Herman W. Mintz, John A. Gunning, James Giller and David A. Himmelman for Petitioner.

Stanley Mosk, Attorney General, Arlo E. Smith and Albert W. Harris, Jr., Deputy Attorneys General, J.R. Coakley, District Attorney, and Jerry G. Murphy, Deputy District Attorney, for Respondents.

BRAY, P.J.

Petition for writ of prohibition to compel the superior court to desist from further proceedings in a criminal case.

QUESTION PRESENTED
Has a husband physically injured by his wife a privilege to refuse to testify against the wife in a criminal action based on that injury?

RECORD
Defendant shot her husband, Jeremiah, inflicting two bullet wounds on his body. Thereafter she was charged with violation of section 217, Penal Code (assault on Jeremiah with intent to commit murder). At the preliminary examination, Jeremiah refused to testify, claiming privilege under section 1322, Penal Code.
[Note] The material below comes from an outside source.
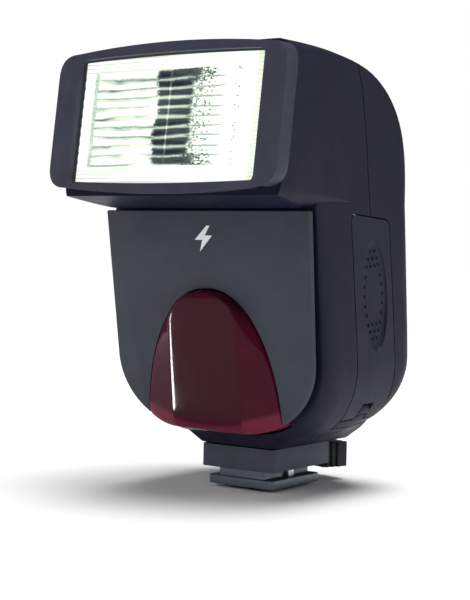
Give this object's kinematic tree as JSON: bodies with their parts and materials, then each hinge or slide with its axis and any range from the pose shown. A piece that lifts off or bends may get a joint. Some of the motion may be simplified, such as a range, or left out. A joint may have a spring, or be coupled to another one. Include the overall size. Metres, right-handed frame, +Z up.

The magistrate, over defendant’s objection, ordered Jeremiah to testify. He did. Defendant was held to answer. After information was filed charging defendant with violation of section 217, Penal Code, defendant moved to set it aside on the ground that the magistrate erred in compelling Jeremiah to testify which motion was denied. Defendant then filed said petition.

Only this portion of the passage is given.